§ What you need to do:
Copy every line of the records below where the word "with" occurs.
** begin Input for this task **
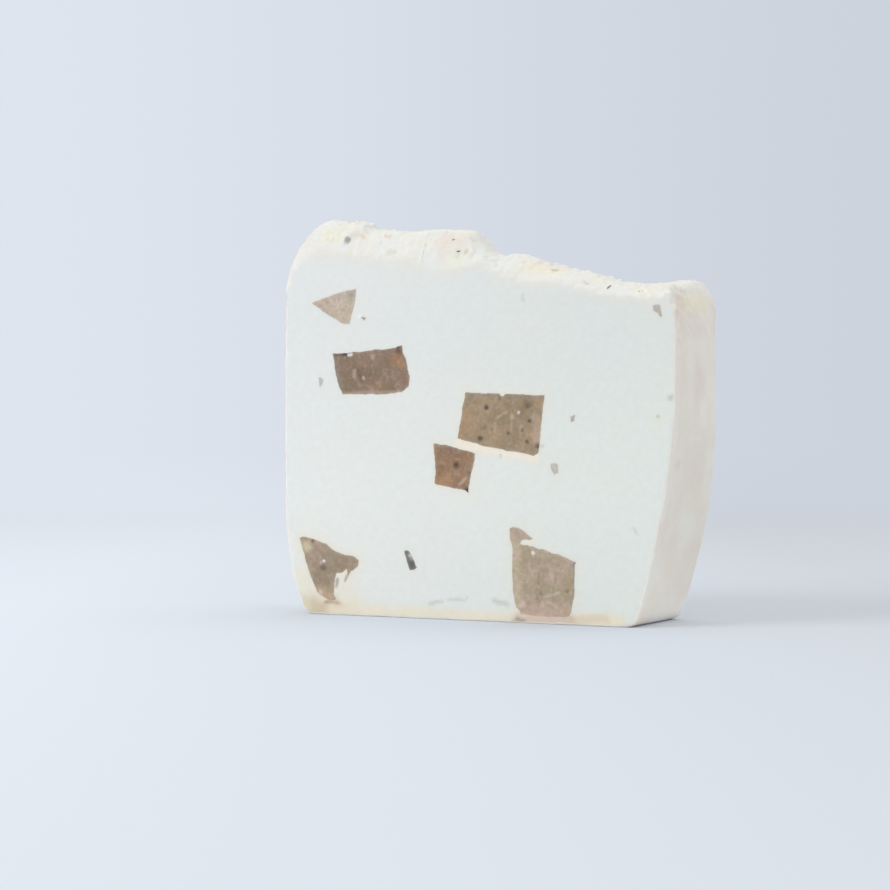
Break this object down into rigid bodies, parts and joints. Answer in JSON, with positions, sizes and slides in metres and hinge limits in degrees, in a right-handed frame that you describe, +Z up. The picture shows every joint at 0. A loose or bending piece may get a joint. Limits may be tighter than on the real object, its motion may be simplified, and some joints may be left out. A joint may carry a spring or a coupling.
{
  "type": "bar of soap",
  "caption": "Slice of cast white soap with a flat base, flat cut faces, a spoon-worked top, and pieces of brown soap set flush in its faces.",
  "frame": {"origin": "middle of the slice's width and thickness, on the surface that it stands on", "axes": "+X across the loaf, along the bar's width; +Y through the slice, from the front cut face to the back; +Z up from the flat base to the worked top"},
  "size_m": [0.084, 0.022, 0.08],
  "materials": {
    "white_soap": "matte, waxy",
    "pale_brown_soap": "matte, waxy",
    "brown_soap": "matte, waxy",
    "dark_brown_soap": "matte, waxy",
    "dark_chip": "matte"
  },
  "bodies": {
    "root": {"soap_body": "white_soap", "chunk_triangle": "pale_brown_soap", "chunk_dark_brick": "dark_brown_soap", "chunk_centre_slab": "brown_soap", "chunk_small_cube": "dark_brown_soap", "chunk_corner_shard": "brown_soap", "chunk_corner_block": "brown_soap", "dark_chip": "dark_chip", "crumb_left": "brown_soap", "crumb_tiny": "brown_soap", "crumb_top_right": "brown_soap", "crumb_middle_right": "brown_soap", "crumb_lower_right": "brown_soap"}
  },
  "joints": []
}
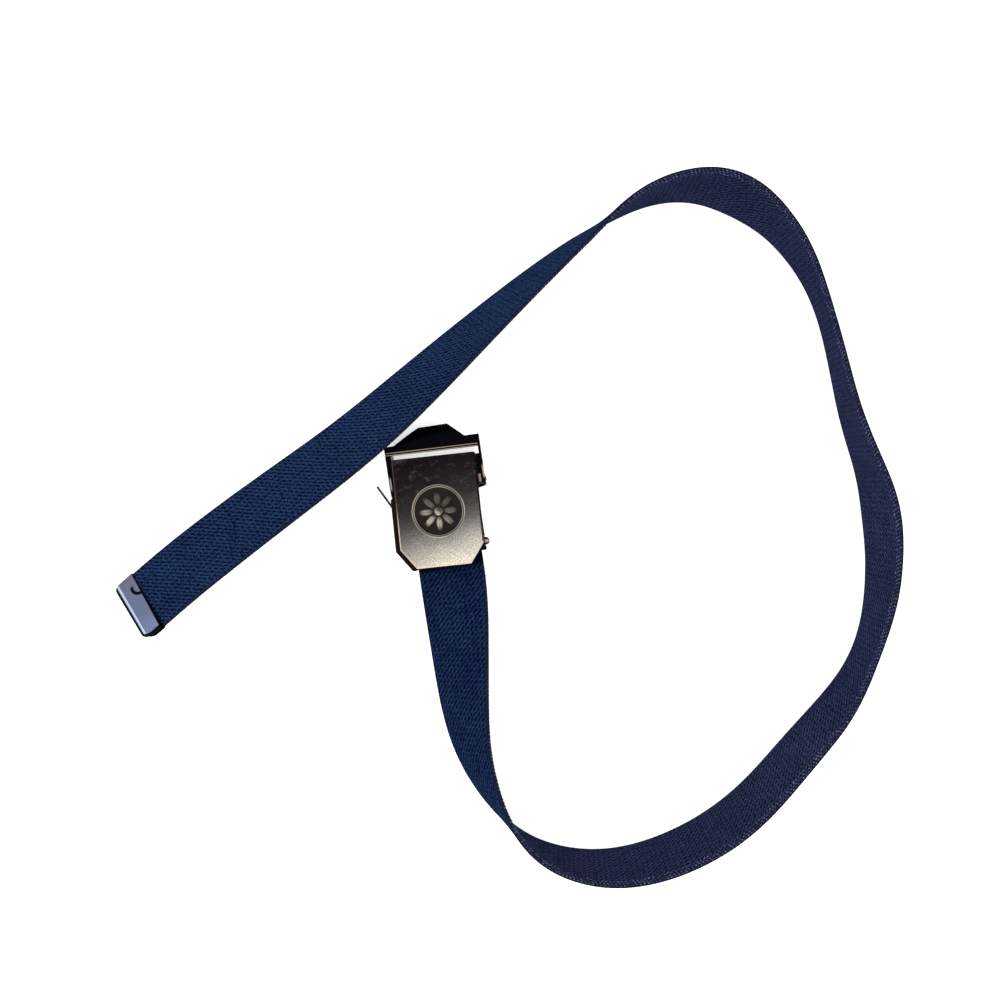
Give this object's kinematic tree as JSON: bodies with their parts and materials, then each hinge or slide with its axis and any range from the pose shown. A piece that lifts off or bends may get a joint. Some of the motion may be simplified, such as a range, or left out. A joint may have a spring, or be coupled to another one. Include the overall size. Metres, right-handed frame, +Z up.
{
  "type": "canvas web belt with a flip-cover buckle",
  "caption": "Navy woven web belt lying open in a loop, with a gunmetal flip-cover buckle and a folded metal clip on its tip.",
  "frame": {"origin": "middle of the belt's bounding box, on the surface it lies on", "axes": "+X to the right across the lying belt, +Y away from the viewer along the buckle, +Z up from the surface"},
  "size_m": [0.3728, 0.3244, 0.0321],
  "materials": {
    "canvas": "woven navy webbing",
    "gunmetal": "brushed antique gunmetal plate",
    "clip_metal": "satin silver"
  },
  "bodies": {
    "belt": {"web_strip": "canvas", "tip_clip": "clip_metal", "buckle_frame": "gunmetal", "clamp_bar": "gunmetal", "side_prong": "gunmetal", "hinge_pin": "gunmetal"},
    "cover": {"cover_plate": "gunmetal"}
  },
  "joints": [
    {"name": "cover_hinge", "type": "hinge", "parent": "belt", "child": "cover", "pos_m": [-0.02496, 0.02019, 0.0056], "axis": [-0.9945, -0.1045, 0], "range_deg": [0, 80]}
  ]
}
** end Input for this task **
** begin Input for this task **
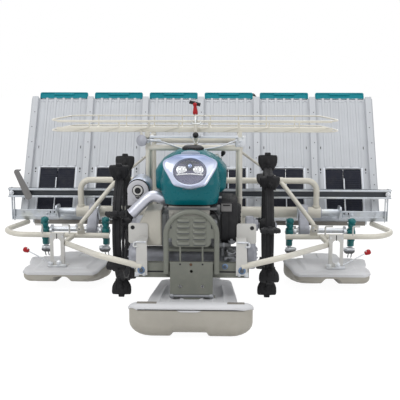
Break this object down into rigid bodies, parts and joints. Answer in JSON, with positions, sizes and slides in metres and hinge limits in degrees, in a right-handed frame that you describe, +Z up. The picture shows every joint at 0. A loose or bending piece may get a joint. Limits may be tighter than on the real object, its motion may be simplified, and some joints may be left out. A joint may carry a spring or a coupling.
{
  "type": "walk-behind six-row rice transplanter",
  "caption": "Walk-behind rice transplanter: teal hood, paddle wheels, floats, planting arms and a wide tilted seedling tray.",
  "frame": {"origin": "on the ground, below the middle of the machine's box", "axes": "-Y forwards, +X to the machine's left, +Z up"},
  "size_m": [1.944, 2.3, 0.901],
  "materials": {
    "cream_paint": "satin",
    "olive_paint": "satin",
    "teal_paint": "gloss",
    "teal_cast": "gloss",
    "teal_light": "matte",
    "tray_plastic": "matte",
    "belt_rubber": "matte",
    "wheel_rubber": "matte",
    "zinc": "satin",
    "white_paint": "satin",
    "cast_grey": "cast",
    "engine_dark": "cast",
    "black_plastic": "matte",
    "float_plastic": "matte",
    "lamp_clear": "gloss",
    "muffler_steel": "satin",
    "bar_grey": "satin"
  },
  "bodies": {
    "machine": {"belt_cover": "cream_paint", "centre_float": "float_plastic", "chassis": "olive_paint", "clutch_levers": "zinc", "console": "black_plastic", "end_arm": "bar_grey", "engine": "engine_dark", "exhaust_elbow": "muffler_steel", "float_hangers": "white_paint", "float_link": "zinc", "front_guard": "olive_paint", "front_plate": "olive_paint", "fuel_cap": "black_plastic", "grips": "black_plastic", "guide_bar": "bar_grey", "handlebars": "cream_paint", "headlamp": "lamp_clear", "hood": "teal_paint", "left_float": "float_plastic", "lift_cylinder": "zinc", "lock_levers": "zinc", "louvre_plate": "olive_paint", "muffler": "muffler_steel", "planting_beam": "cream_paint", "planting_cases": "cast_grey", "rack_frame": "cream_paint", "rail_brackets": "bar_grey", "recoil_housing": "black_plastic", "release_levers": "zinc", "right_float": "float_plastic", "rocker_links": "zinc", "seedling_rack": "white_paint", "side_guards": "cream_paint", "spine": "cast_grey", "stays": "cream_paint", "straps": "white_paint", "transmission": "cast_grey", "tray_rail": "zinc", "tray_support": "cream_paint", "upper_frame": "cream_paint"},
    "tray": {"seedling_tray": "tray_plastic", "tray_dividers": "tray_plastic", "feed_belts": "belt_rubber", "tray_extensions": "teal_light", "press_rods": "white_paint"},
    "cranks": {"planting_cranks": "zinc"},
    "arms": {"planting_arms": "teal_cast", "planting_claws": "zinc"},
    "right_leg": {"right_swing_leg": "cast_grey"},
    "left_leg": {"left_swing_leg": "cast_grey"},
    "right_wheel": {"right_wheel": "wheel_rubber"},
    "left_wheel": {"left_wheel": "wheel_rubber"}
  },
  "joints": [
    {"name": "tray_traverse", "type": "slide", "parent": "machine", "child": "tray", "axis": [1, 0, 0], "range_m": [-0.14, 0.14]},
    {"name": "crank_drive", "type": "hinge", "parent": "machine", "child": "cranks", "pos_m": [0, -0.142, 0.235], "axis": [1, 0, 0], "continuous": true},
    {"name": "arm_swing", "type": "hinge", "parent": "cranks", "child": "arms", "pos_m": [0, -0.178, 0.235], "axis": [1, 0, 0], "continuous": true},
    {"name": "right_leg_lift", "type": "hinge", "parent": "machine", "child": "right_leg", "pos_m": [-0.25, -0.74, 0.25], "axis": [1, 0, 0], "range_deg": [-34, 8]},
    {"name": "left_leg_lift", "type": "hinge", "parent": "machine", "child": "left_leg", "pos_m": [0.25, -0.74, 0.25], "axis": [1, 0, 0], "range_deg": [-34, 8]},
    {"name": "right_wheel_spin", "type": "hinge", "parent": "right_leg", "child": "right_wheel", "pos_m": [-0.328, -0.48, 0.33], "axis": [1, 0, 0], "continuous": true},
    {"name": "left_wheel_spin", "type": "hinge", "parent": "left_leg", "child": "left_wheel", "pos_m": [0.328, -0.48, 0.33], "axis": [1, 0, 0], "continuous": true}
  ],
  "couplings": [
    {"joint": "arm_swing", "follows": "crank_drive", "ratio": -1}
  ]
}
** end Input for this task **
§ Exercise solution:
Break this object down into rigid bodies, parts and joints. Answer in JSON, with positions, sizes and slides in metres and hinge limits in degrees, in a right-handed frame that you describe, +Z up. The picture shows every joint at 0. A loose or bending piece may get a joint. Limits may be tighter than on the real object, its motion may be simplified, and some joints may be left out. A joint may carry a spring or a coupling.
  "caption": "Slice of cast white soap with a flat base, flat cut faces, a spoon-worked top, and pieces of brown soap set flush in its faces.",
Give this object's kinematic tree as JSON: bodies with their parts and materials, then each hinge or slide with its axis and any range from the pose shown. A piece that lifts off or bends may get a joint. Some of the motion may be simplified, such as a range, or left out. A joint may have a spring, or be coupled to another one. Include the overall size. Metres, right-handed frame, +Z up.
  "type": "canvas web belt with a flip-cover buckle",
  "caption": "Navy woven web belt lying open in a loop, with a gunmetal flip-cover buckle and a folded metal clip on its tip.",
Break this object down into rigid bodies, parts and joints. Answer in JSON, with positions, sizes and slides in metres and hinge limits in degrees, in a right-handed frame that you describe, +Z up. The picture shows every joint at 0. A loose or bending piece may get a joint. Limits may be tighter than on the real object, its motion may be simplified, and some joints may be left out. A joint may carry a spring or a coupling.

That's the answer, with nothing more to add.